[CAD and scene scripts]
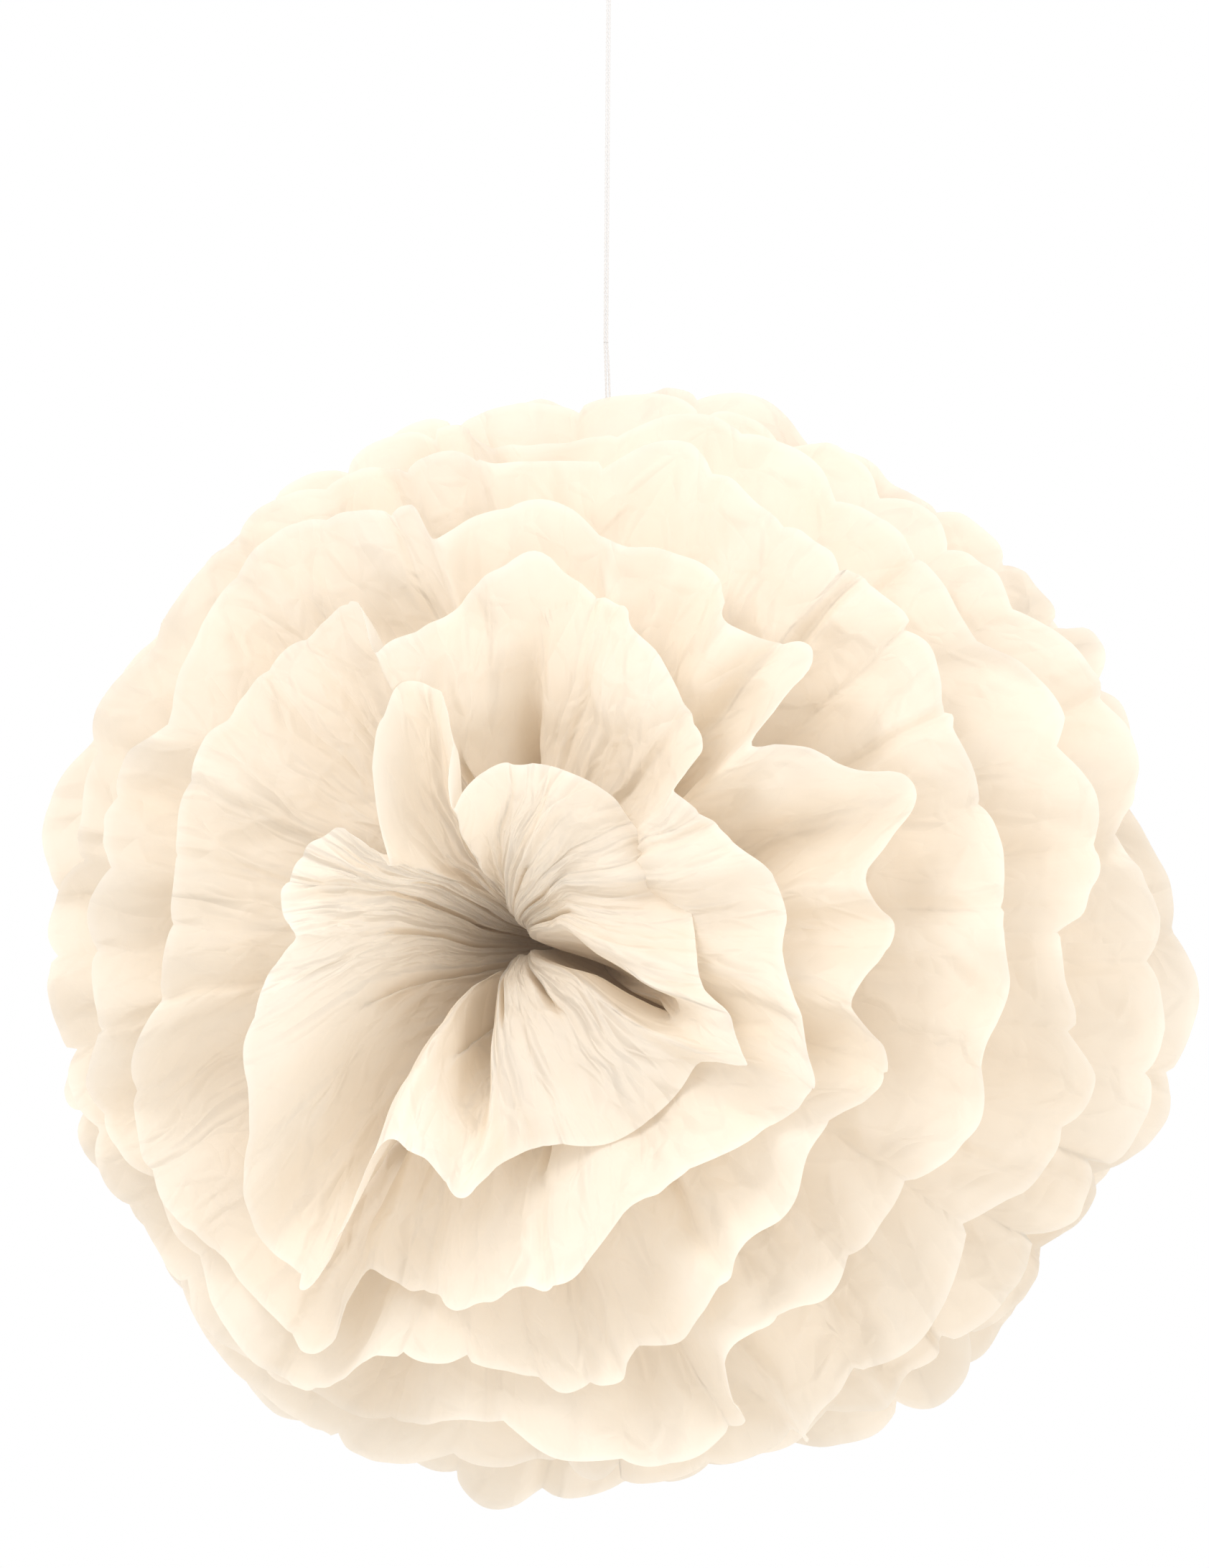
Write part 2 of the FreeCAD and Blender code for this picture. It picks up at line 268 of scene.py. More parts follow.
def openings(number, side, turns, seed, inner):
    """Opening and leave at every turn, in degrees, each outside those of the sheet inside."""
    handles = FRONT_OPENINGS[number] if side == "front" else back_openings(number)
    bounds = around(handles, turns)
    bounds[:, 0] = rounded_tips(bounds[:, 0])
    bounds[:, 0] += RIM_STRAY[number - 1] * around_noise(turns, RIM_NOISE, seed)
    bounds[:, 1] += LEAVE_STRAY[number - 1] * around_noise(turns, LEAVE_NOISE, seed)
    if inner is not None:
        nearest = inner + np.array(LEAST_GAP)
        spare = bounds - nearest
        bounds = nearest + (spare + np.sqrt(spare ** 2 + GAP_SOFTNESS)) / 2
    bounds[:, 1] = np.minimum(bounds[:, 1], bounds[:, 0] - LEAST_BEND)
    return bounds


# A path's straight run, as a share of its length. It is shorter where the leave comes near the
# opening, and where the opening is wide, because the bend that follows needs room.
STRAIGHT_SHARE = 0.6
STRAIGHT_LIMIT = 0.86
STRAIGHT_LOSS = 0.78  # of the limit, for each radian of opening
BEND_ROUNDS = 12
CURL_FROM = 0.87  # the share of the way along at which a rim starts to curl


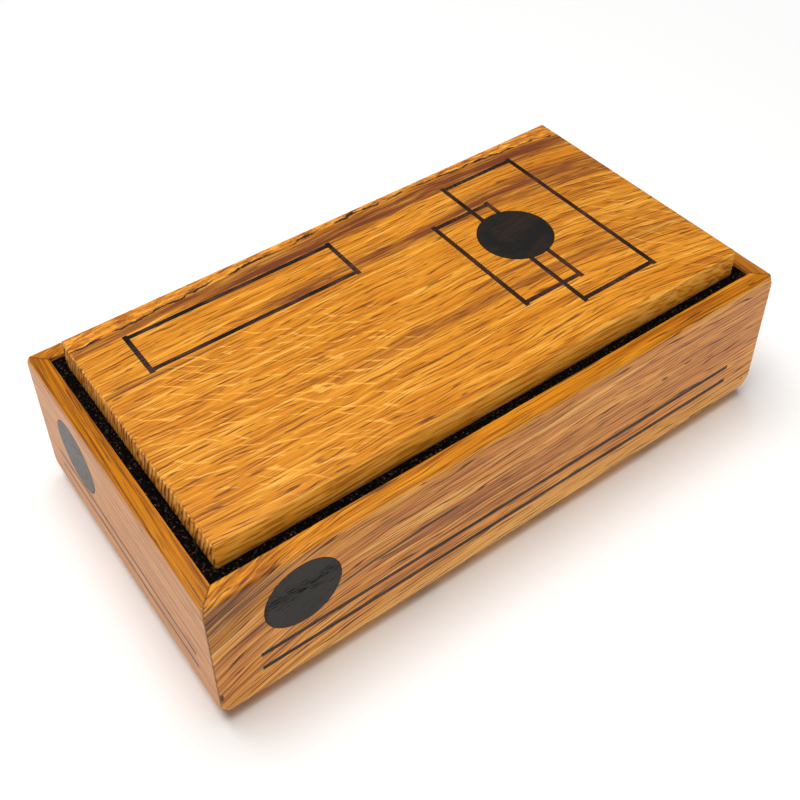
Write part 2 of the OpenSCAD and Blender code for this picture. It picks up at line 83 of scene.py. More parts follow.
# Oil-finished white oak, planed and sanded: growth rings as leaning planes, open pores as dark dashes
# along the grain, pale ray flecks across it, brown heart streaks, split sapwood beyond a seam, and a thin
# satin film that shines at a low angle
def oak(name, look):
    material, tree = newMaterial(name)
    place = addNode(tree, "TexCoord", out="Object")
    local = addNode(tree, "Mapping", {"Vector": place, "Location": look["offset"], "Scale": toMillimetres})
    along, across, through = [addNode(tree, "SeparateXYZ", {0: local}, out=axis) for axis in look["axes"]]
    plain = addNode(tree, "CombineXYZ", {0: along, 1: across, 2: through})

    # the rings lean to one side, run out along the board, wander, and bend towards its ends
    radial = addNode(tree, "Math", {0: through, 1: math.tan(look["lean"]), 2: across},
                     operation="MULTIPLY_ADD")
    radial = addNode(tree, "Math", {0: along, 1: look["runOut"], 2: radial}, operation="MULTIPLY_ADD")
    for size, shift in look["wander"]:
        wave = addNode(tree, "Mapping", {"Vector": plain, "Scale": [1 / s for s in size]})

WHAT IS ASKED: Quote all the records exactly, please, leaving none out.

FINISHED ANSWER:
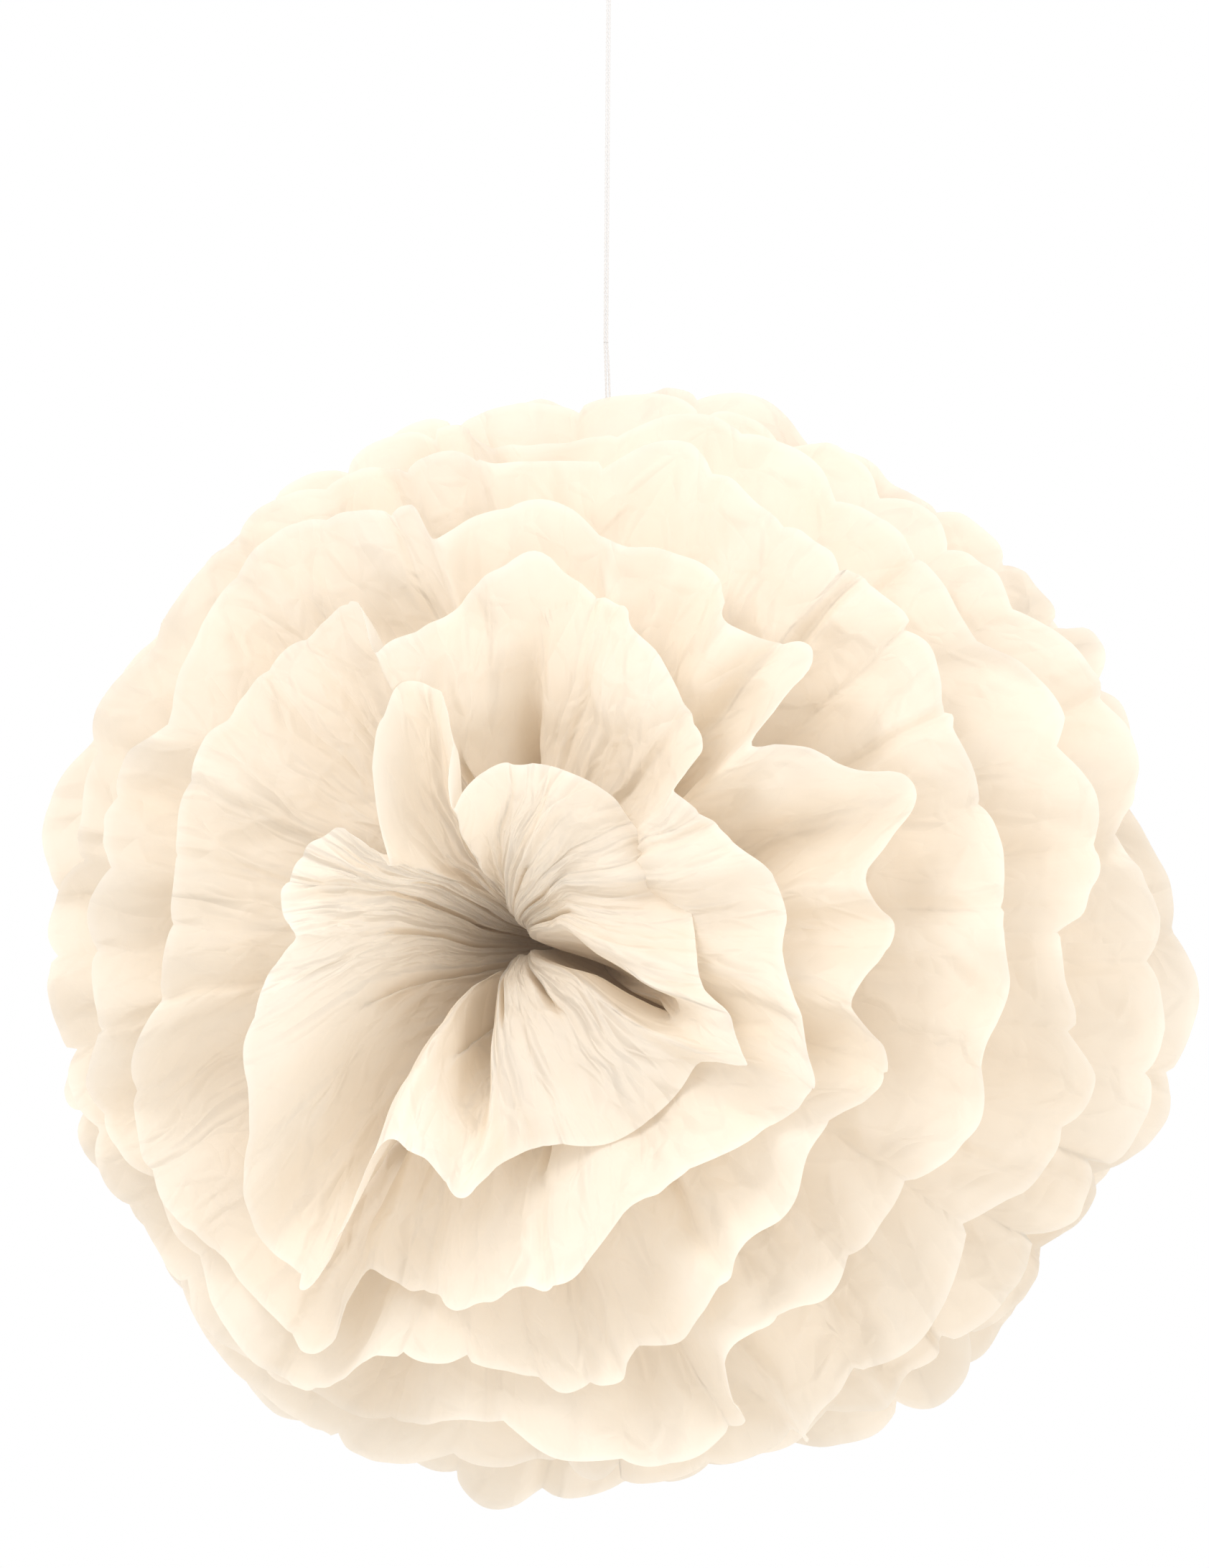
Write part 2 of the FreeCAD and Blender code for this picture. It picks up at line 268 of scene.py. More parts follow.
def openings(number, side, turns, seed, inner):
    """Opening and leave at every turn, in degrees, each outside those of the sheet inside."""
    handles = FRONT_OPENINGS[number] if side == "front" else back_openings(number)
    bounds = around(handles, turns)
    bounds[:, 0] = rounded_tips(bounds[:, 0])
    bounds[:, 0] += RIM_STRAY[number - 1] * around_noise(turns, RIM_NOISE, seed)
    bounds[:, 1] += LEAVE_STRAY[number - 1] * around_noise(turns, LEAVE_NOISE, seed)
    if inner is not None:
        nearest = inner + np.array(LEAST_GAP)
        spare = bounds - nearest
        bounds = nearest + (spare + np.sqrt(spare ** 2 + GAP_SOFTNESS)) / 2
    bounds[:, 1] = np.minimum(bounds[:, 1], bounds[:, 0] - LEAST_BEND)
    return bounds


# A path's straight run, as a share of its length. It is shorter where the leave comes near the
# opening, and where the opening is wide, because the bend that follows needs room.
STRAIGHT_SHARE = 0.6
STRAIGHT_LIMIT = 0.86
STRAIGHT_LOSS = 0.78  # of the limit, for each radian of opening
BEND_ROUNDS = 12
CURL_FROM = 0.87  # the share of the way along at which a rim starts to curl


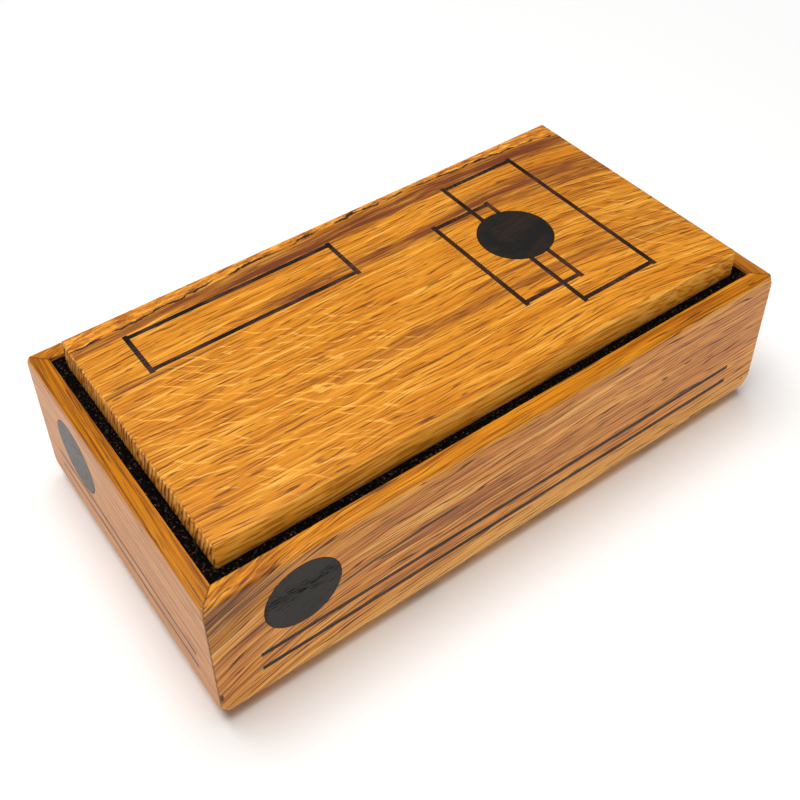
Write part 2 of the OpenSCAD and Blender code for this picture. It picks up at line 83 of scene.py. More parts follow.
# Oil-finished white oak, planed and sanded: growth rings as leaning planes, open pores as dark dashes
# along the grain, pale ray flecks across it, brown heart streaks, split sapwood beyond a seam, and a thin
# satin film that shines at a low angle
def oak(name, look):
    material, tree = newMaterial(name)
    place = addNode(tree, "TexCoord", out="Object")
    local = addNode(tree, "Mapping", {"Vector": place, "Location": look["offset"], "Scale": toMillimetres})
    along, across, through = [addNode(tree, "SeparateXYZ", {0: local}, out=axis) for axis in look["axes"]]
    plain = addNode(tree, "CombineXYZ", {0: along, 1: across, 2: through})

    # the rings lean to one side, run out along the board, wander, and bend towards its ends
    radial = addNode(tree, "Math", {0: through, 1: math.tan(look["lean"]), 2: across},
                     operation="MULTIPLY_ADD")
    radial = addNode(tree, "Math", {0: along, 1: look["runOut"], 2: radial}, operation="MULTIPLY_ADD")
    for size, shift in look["wander"]:
        wave = addNode(tree, "Mapping", {"Vector": plain, "Scale": [1 / s for s in size]})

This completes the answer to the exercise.